Ein ähnlicher bildnerischer Vorgang spielt
sich bei der Entstehung von Collagen ab. Wimmershoff wechselt das
Medium, aber nicht wesentlich die Methode: Sie setzt das Sezieren
fort und bringt anschließend die Schnittstücke in immer
wieder neuen Kombinationen zusammen. Dieser Prozess des Zertrümmerns
und Aufbauens dauert recht lange und wird möglichst pro Bildzyklus
in einem Zug bearbeitet. Nur selten, und dann meist durch äußere
Notwendigkeiten bedingt, beschäftigt sich Annette Wimmershoff
mit mehreren parallelen Serien, Sie beschreibt ihre Arbeit als einen
tatsächlichen Kampf mit dem Ding, das sich nicht selten der
Künstlerin entzieht, indem es sein schlichtes Ding-Sein nicht
ohne Widerstand künstlerisch aufbrechen lässt. Die große
Zahl der immer wieder veränderten und variierten Blätter
kündet von dieser Auseinandersetzung.
Befreien
Wenn Bücher mit Zeichnungen, wenn Mappen
mit Drucken und Collagen gefüllt sind, begibt sich die Künstlerin
auf die nächste Ebene. Die aufwändige Phase der akribischen
Analyse des Gegenstandes auf dem Feld der Zweidimensionalität
wird abgelöst durch die Arbeit mit und in der dritten Dimension.

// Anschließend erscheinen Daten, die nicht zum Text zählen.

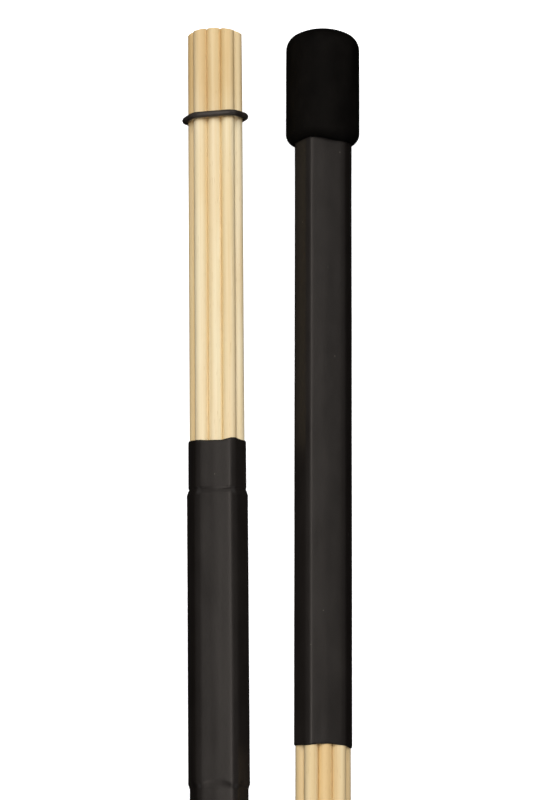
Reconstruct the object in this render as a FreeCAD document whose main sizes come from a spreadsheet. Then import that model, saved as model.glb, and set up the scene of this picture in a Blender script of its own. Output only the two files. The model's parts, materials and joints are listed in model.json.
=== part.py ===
"""A pair of bundled-dowel drum rods, lying side by side and pointing opposite ways.

Each rod is twelve thin wooden dowels packed in rows of three, four, three and two, so that
the bundle is a hexagon with three long and three short sides. From its playing tip to its
butt a rod carries a rubber tension ring, a shrunk sleeve with a binding band hidden under
it, a stretch of bare dowels, a longer shrunk sleeve as the grip, and a rubber end cap.

A rod's own frame has its origin at the centre of the playing tip. Its Z axis runs along the
rod to the butt, and its Y axis points up from the row of three. The pair's frame has +Z up
from the floor, +Y along the rods, and its origin on the floor in the middle of the pair.
"""

import FreeCAD, Part
import math
import os

import Sketcher
from FreeCAD import Placement, Rotation, Vector

SIZES = (
    ("rod_length", 406.4, "tip to butt, over the cap"),
    ("dowel_diameter", 3.5, "one wooden dowel"),
    ("dowel_gap", 0.01, "between neighbouring dowels"),
    ("dowel_end_round", 0.35, "sanded edge at both ends of a dowel"),
    ("left_roll", 5.2, "degrees that the left rod lies rolled about its axis"),
    ("right_roll", 8.4, "degrees that the right rod lies rolled about its axis"),
    ("cap_diameter", 19.1, "rubber end cap"),
    ("cap_length", 31.0, "rubber end cap, crown to lip"),
    ("cap_end_wall", 3.4, "rubber past the dowels' ends"),
    ("crown_radius", 16.0, "low dome over the cap's end"),
    ("shoulder_radius", 4.5, "between the crown and the cap's side"),
    ("lip_radius", 3.4, "rounding of the cap's open end"),
    ("lip_height", 3.1, "length of that rounding along the cap"),
    ("shrink_gap", 0.02, "between a sleeve, band or cap and what it holds"),
    ("sleeve_wall", 0.36, "shrunk sleeve"),
    ("band_wall", 0.36, "binding band under the middle sleeve"),
    ("drape_length", 1.5, "slope of the sleeve over the band's edge"),
    ("ring_station", 23.08, "tip to the tension ring"),
    ("ring_wire", 1.6, "section diameter of the tension ring"),
    ("ring_gap", 0.05, "sliding clearance of the tension ring"),
    ("ring_tilt", 3.0, "degrees that the ring sits out of square"),
    ("middle_start", 108.1, "tip to the middle sleeve"),
    ("band_start", 121.8, "tip to the binding band"),
    ("band_end", 195.0, "tip to the binding band's far edge"),
    ("middle_end", 204.0, "tip to the middle sleeve's far edge"),
    ("grip_start", 220.6, "tip to the grip sleeve"),
    ("rod_spacing", 25.92, "between the rods' axes at mid-length"),
    ("rod_lean", 0.307, "degrees that each rod turns away from the pair's Y axis"),
    ("rod_stagger", 0.55, "that one rod lies further along than the other"),
)

# Row heights of the bundle in dowel pitches, from the middle of the inner three dowels.
ROW_STEP = math.sqrt(3.0) / 2.0
TOP_ROW = 2.0 / math.sqrt(3.0)
ROWS = tuple((count, TOP_ROW - place * ROW_STEP) for place, count in enumerate((3, 4, 3, 2)))

# The hull's corner dowels on the +X side: ends of the rows of three, four and two.
RIGHT_CORNERS = ((1.0, ROWS[0][1]), (1.5, ROWS[1][1]), (0.5, ROWS[3][1]))

PITCH = "(Sizes.dowel_diameter + Sizes.dowel_gap)"
DOWEL_LENGTH = "(Sizes.rod_length - Sizes.cap_end_wall)"
HULL = "Sizes.dowel_diameter / 2"
UNDER_SLEEVE = HULL + " + Sizes.shrink_gap"
OVER_SLEEVE = UNDER_SLEEVE + " + Sizes.sleeve_wall"
OVER_BAND = UNDER_SLEEVE + " + Sizes.band_wall"
UNDER_BULGE = OVER_BAND + " + Sizes.shrink_gap"
OVER_BULGE = UNDER_BULGE + " + Sizes.sleeve_wall"
IN_CAP = OVER_SLEEVE + " + Sizes.shrink_gap"
RING_LINE = HULL + " + Sizes.ring_gap + Sizes.ring_wire / 2"

doc = FreeCAD.newDocument("drum_rods")
sheet = doc.addObject("Spreadsheet::Sheet", "Sizes")


def fill_sheet():
    """Write each size with its name and meaning, one to a row."""
    for place, (alias, value, meaning) in enumerate(SIZES, start=1):
        sheet.set(f"A{place}", alias)
        sheet.set(f"B{place}", str(value))
        sheet.set(f"C{place}", meaning)
        sheet.setAlias(f"B{place}", alias)
    doc.recompute()


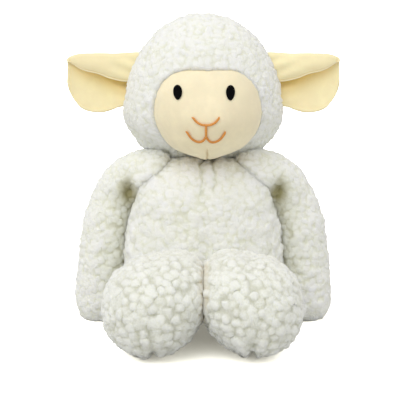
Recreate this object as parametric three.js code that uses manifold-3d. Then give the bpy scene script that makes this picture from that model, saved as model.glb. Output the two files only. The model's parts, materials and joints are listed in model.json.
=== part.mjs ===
// A plush sheep that sits on the floor with its legs stretched forward.
// Millimetres, +Z up. The face looks along -Y, and left and right are the sheep's own.
// Every sewn part is a skin of cloth panels with a padding of fibre inside it.

import * as THREE from 'three';
import { mergeVertices } from 'three/addons/utils/BufferGeometryUtils.js';
import Module from 'manifold-3d';

const wasm = await Module();
wasm.setup();

// Cloth, seams and clearances
const fleeceDepth = 6; // fleece backing together with its curly pile
const faceClothDepth = 2; // short velvety cloth of the face
const earClothDepth = 1.3; // each of the two layers of an ear
const seamGap = 0.3; // between two panels that are sewn edge to edge
const paddingGap = 0.8; // between a skin and the fibre inside it
const restingFlat = 0.5; // how deep a soft form is pressed flat where it stands

// Torso: a barrel-shaped seat, round about the axis of both hips, that rises to the neck
const torsoWidth = 140;
const seatDepth = 108; // front to back, and also the height of the barrel
const torsoHeight = 148;
const torsoSquareness = 3.2;
const basePanelWidth = 78;
const basePanelDepth = 60;
const sideSeamSetback = 8; // side seams lie this far behind the hip axis
const beanBagHeight = 34;
const beanBagDip = 7; // sag in the middle of the bean bag's top
const neckOpeningWidth = 36;

// Head: an egg with its long end up
const headWidth = 140;
const headFront = 57; // from the middle of the head to the brow
const headBack = 60;
const crownRise = 88;
const throatDrop = 47.5;
const headSetback = 3; // the middle of the head lies this far behind the hip axis
const neckOverlap = 8.5; // how far the head settles into the top of the torso
const nodReach = 15; // degrees each way

// Face: a domed panel that bulges out of the hood
const faceHalfWidth = 49.1;
const faceTop = 40.7;
const faceBottom = 44;
const faceRise = 8; // the face's middle lies this far above the middle of the head
const faceShift = 3.4; // the panel was sewn in a little towards the sheep's left
const faceProud = 68.5; // from the middle of the head to the front of the dome
const faceRoot = 21; // where the dome starts, in front of the middle of the head
const faceSquareness = 2.5;
const chinDartLength = 17;
const chinDartWidth = 0.9;
const chinDartDepth = 0.9;

// Embroidery
const eyeWidth = 7.4;
const eyeHeight = 12;
const eyeThickness = 1.2;
const eyeSpacing = 44.6;
const eyeRise = 27.6; // above the middle of the head
const eyeShift = 0.7; // both eyes, beside the middle of the head
const threadWidth = 2;
const noseShift = 2.4;
const noseWidth = 22.2;
const noseDrop = 6.2;
const noseRise = 7.9; // upper ends of the nose, above the middle of the head
const noseFlatness = 2.6; // power of the nose bow's curve
const lipSeamLength = 10.4; // from the nose down to the mouth
const mouthWidth = 32.6;
const mouthCornerRise = 3.7; // corners above the middle of the mouth
const mouthSag = 5.2; // lowest points below the middle of the mouth

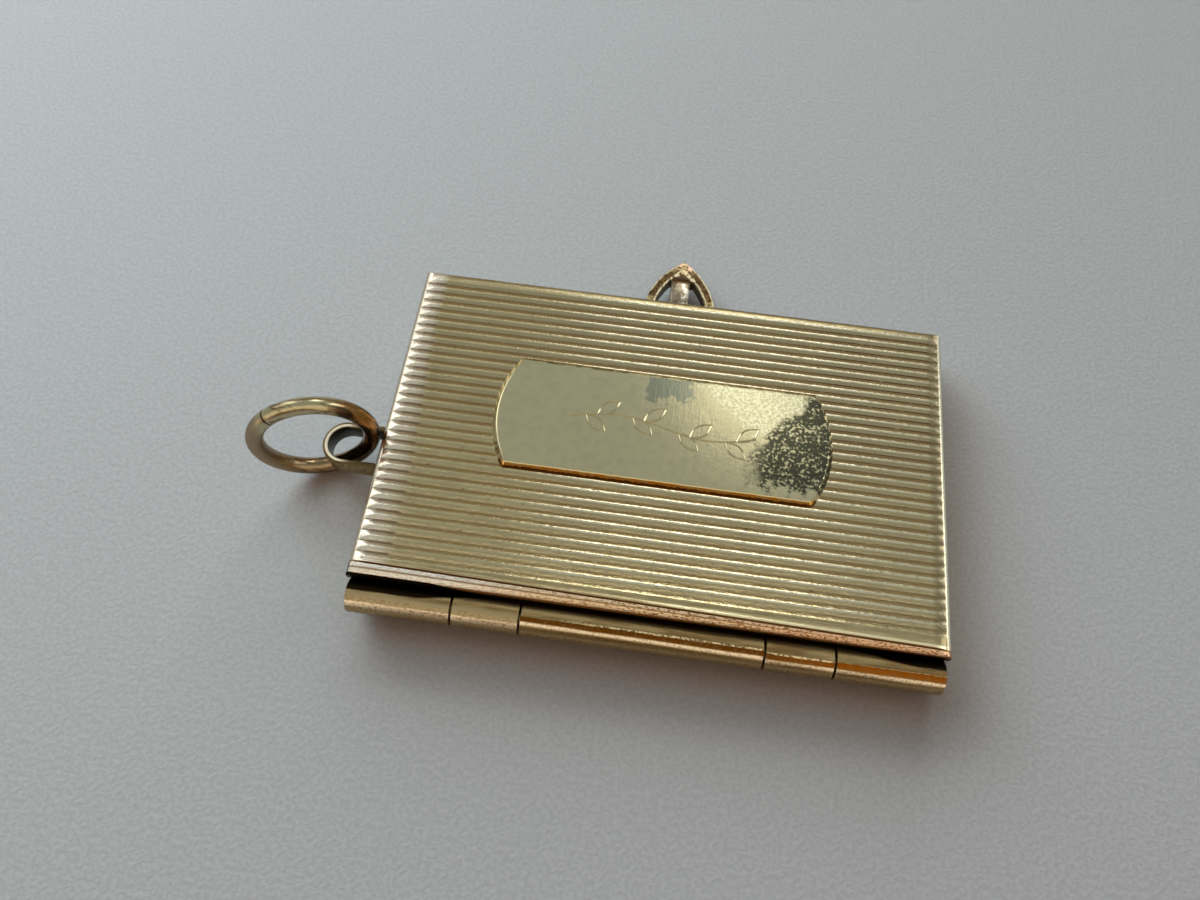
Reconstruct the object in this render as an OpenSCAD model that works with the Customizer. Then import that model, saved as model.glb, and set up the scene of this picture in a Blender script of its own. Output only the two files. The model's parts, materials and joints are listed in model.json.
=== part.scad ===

Allerdings erhält der ursprüngliche
Gegenstand nicht etwa seine Plastizität zurück (das Ding
selber, seine Bedeutung und Nutzung sind längst obsolet geworden),
es entstehen eigenständige "selbstbewusste" Wand-
und freistehende Skulpturen. In ihnen sind die Aspekte, Teilergebnisse,Ansichten,
Frakturen, Perspektiven der vorhergegangenen Phasen eingeflossen,
so dass man das Ursprungsding, sofern man davon weiß, manchmal
wiedererkennt, Aber nur manchmal, wie bei der Schere Inv.Nr. 42.332"
zum Beispiel das doppelte Scharnier und das charakteristische Dreieck
der Scherenblätter oder beim "Ringschneider" die
Griffform und die kreisförmige Schneidescheibe. Eigentlich
jedoch, der Intention der Künstlerin entsprechend, stehen die
plastischen Arbeiten für sich, ohne Rückbezug auf das
"Ding des Anstoßes", und bieten auch keine inhaltlichen
Anhaltspunkte mehr. Nur die Titel legen eine Spur zurück zum
Beginn des langen bildnerischen Weges, ohne die rätselhafte
Verbindung von Kunstwerk und Bezeichnung lösen zu wollen.
In der Regel zeigt Annette Wimmershoff bei der
Präsentation ihrer Werkzyklen nicht auch das Objekt ihrer Untersuchungen,
es hat nach der Vollendung einer Serie seine Schuldigkeit getan.
Wenn nun zur Ausstellung im Deutschen Klingenmuseum eine Ausnahme
gemacht und die Gegenstände wie Schere, Verkorker oder Tee-Rührbesen
einbezogen werden, so ist dies dem besonderen Ort mit seinen Sammlungen
kunsthandwerklicher (nützlicher) Geräte zu verdanken.
Aus Dingen, deren Form nach funktionalen Notwendigkeiten gebildet
ist, entstanden freie, luftige Raumobjekte, die ihre Herkunft zwar
nicht verleugnen, aber sie keinesfalls dem Betrachter aufdrängen.